Revirement de jurisprudence sur l’indemnisation de la faute inexcusable de l’employeur : la victime percevant une rente d’accident du travail peut désormais obtenir une réparation distincte de ses souffrances physiques et morales au titre du déficit fonctionnel permanent
Depuis 2009, la Cour de cassation considérait que la rente versée à la victime d’un accident du travail indemnisait les pertes de gains professionnels, l’incidence professionnelle et le déficit fonctionnel permanent. Autrement dit, une victime d’un accident du travail ne pouvait percevoir une réparation spécifique pour ses souffrances physiques et morales dans la mesure où son déficit fonctionnel permanent était d’ores et déjà indemnisé par sa rente.
Désormais, par deux arrêts rendus en assemblée plénière le 23 janvier 2023, la Cour de cassation considère que la rente versée à la victime ne répare pas le déficit fonctionnel permanent. Les victimes d’un accident du travail peuvent ainsi solliciter, en plus de leur rente, une indemnisation supplémentaire de leurs souffrances physiques et morales au titre du déficit fonctionnel permanent.
Licenciement économique : à défaut d’information personnelle et écrite énonçant le motif économique avant l’acceptation du CSP, le licenciement est dépourvu de cause réelle et sérieuse
La Cour de cassation rappelle que l’adhésion au contrat de sécurisation professionnelle intervient au moment où le salarié signe le bulletin d’acceptation. L’employeur étant obligé d’énoncer la cause économique de la rupture du contrat, il peut le faire dans le document écrit d’information sur le CSP, dans la lettre qu’il est tenu d’adresser au salarié lorsque le délai de réponse expire après le délai d’envoi de la lettre de licenciement, ou encore, lorsqu’il ne lui est pas possible d’envoyer cette lettre avant l’acceptation par le salarié du CSP, « dans tout autre document écrit, porté à sa connaissance au plus tard au moment de son acceptation ». A défaut, l’employeur est en tort et le licenciement est dépourvu de cause réelle et sérieuse.
La réforme de l’assurance chômage est adoptée : privation d’indemnités de chômage et présomption de démission pour le salarié considéré par l’employeur en abandon de poste, et procédure prud’homale spécifique
La loi portant mesures d’urgence relatives au fonctionnement du marché du travail en vue du plein emploi a été promulguée le 21 décembre 2022. Désormais, l’article L. 1237-1-1 du code du travail prévoit une présomption de démission du « salarié qui a abandonné volontairement son poste et ne reprend pas le travail après avoir été mis en demeure de justifier son absence et de reprendre son poste, par lettre recommandée ou par lettre remise en main propre contre décharge, dans le délai fixé par l’employeur ». Le salarié est privé en conséquence d’accès aux allocations chômage. S’il entend soumettre à la juridiction prud’homale la contestation de son licenciement, il doit saisir le Bureau de Jugement directement, qui statue au fond dans un délai d’un mois à compter de sa saisine.

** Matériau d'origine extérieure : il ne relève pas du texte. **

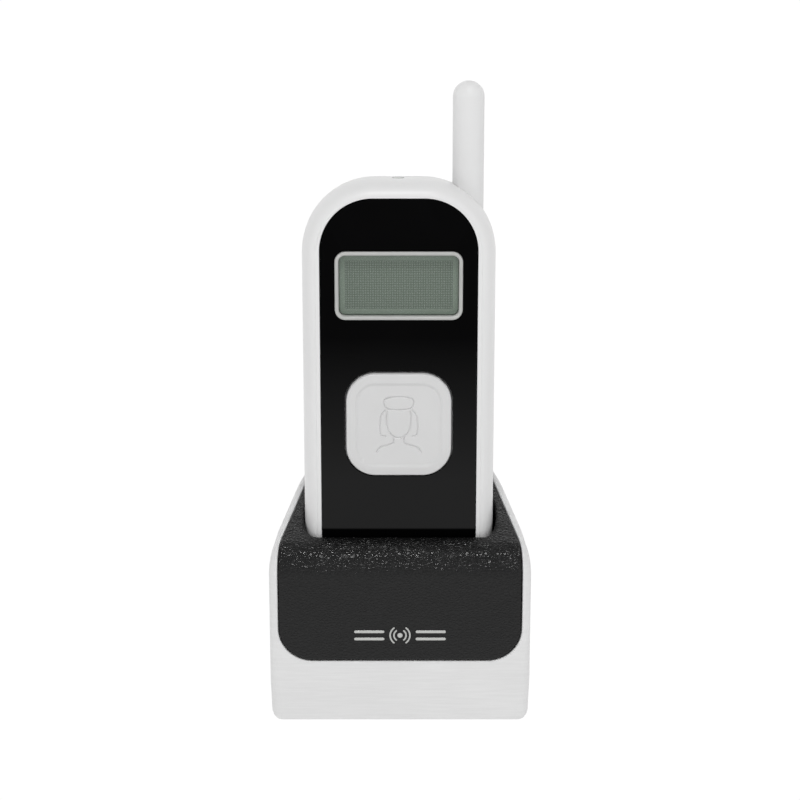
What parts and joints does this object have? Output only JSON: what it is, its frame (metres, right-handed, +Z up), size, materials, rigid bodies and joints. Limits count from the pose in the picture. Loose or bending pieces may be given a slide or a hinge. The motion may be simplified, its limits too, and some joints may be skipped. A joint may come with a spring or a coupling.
{
  "type": "pager",
  "caption": "Handheld call pager with a display, a large call button and a stub antenna, standing in a wedge-shaped charging cradle.",
  "frame": {"origin": "on the surface that the feet rest on, at the middle of the object's box, under the cradle", "axes": "+Z up along the standing handset, +X to the right as seen from the front, the display and button face -Y"},
  "size_m": [0.0752, 0.052, 0.1829],
  "materials": {
    "white_shell": "fine satin",
    "button_grey": "fine satin",
    "insert_black": "leather grain, low sheen",
    "panel_black": "polished",
    "silver_trim": "silver paint",
    "clear_window": "clear",
    "lcd_grey": "display glass",
    "foot_rubber": "soft matte",
    "circuit_board": "solder mask",
    "dark_plastic": "fine texture",
    "pale_plastic": "smooth",
    "battery_wrap": "shrink sleeve",
    "light_lens": "frosted",
    "steel": "plated",
    "brass": "plated"
  },
  "bodies": {
    "cradle": {"cradle_shell": "white_shell", "cradle_insert": "insert_black", "cradle_badge": "silver_trim", "base_plate": "dark_plastic", "foot_1": "foot_rubber", "foot_2": "foot_rubber", "foot_3": "foot_rubber", "foot_4": "foot_rubber", "base_screw_1": "steel", "base_screw_2": "steel", "base_screw_3": "steel", "base_screw_4": "steel", "cradle_pcb": "circuit_board", "contact_block": "dark_plastic", "contact_spring_left": "steel", "contact_spring_right": "steel", "power_jack": "dark_plastic", "power_jack_pin": "steel"},
    "contact_pin_left": {"contact_pin_left": "brass"},
    "contact_pin_right": {"contact_pin_right": "brass"},
    "handset": {"front_shell": "white_shell", "rear_shell": "white_shell", "front_panel": "panel_black", "display_bezel": "silver_trim", "display_window": "clear_window", "lcd_module": "lcd_grey", "lcd_backlight": "pale_plastic", "main_pcb": "circuit_board", "rf_shield": "steel", "switch_body": "dark_plastic", "battery_pack": "battery_wrap", "battery_cover": "white_shell", "battery_cover_screw": "steel", "sounder": "dark_plastic", "vibration_motor": "steel", "antenna_sleeve": "white_shell", "antenna_coil": "steel", "antenna_ferrule": "brass", "antenna_clip": "brass", "charge_pad_left": "brass", "charge_pad_right": "brass", "status_light": "light_lens", "case_screw_1": "steel", "case_screw_2": "steel", "case_screw_3": "steel", "case_screw_4": "steel"},
    "call_button": {"call_button": "button_grey", "switch_stem": "pale_plastic"}
  },
  "joints": [
    {"name": "handset_lift", "type": "slide", "parent": "cradle", "child": "handset", "axis": [0, 0, 1], "range_m": [0, 0.06]},
    {"name": "call_button_press", "type": "slide", "parent": "handset", "child": "call_button", "axis": [0, 1, 0], "range_m": [0, 0.001], "stiffness_N_per_m": 2000, "springref_m": -0.0002},
    {"name": "contact_left_travel", "type": "slide", "parent": "cradle", "child": "contact_pin_left", "axis": [0, 0, -1], "range_m": [0, 0.001], "stiffness_N_per_m": 300, "springref_m": -0.0005, "deforming": ["contact_spring_left"]},
    {"name": "contact_right_travel", "type": "slide", "parent": "cradle", "child": "contact_pin_right", "axis": [0, 0, -1], "range_m": [0, 0.001], "stiffness_N_per_m": 300, "springref_m": -0.0005, "deforming": ["contact_spring_right"]}
  ]
}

Un salarié qui critique les valeurs de l’entreprise exerce sa liberté d’expression
Un salarié critique et refuse d’adhérer à la politique de l’entreprise et aux méthodes de management de la direction. Son employeur le licencie pour insuffisance professionnelle en invoquant notamment ce motif. La Cour de cassation estime que le salarié exerce ainsi sa liberté d’expression. Elle confirme également que le caractère illicite du motif du licenciement prononcé, même en partie, en raison de l’exercice de la liberté d’expression du salarié, liberté fondamentale, entraîne à lui seul la nullité du licenciement.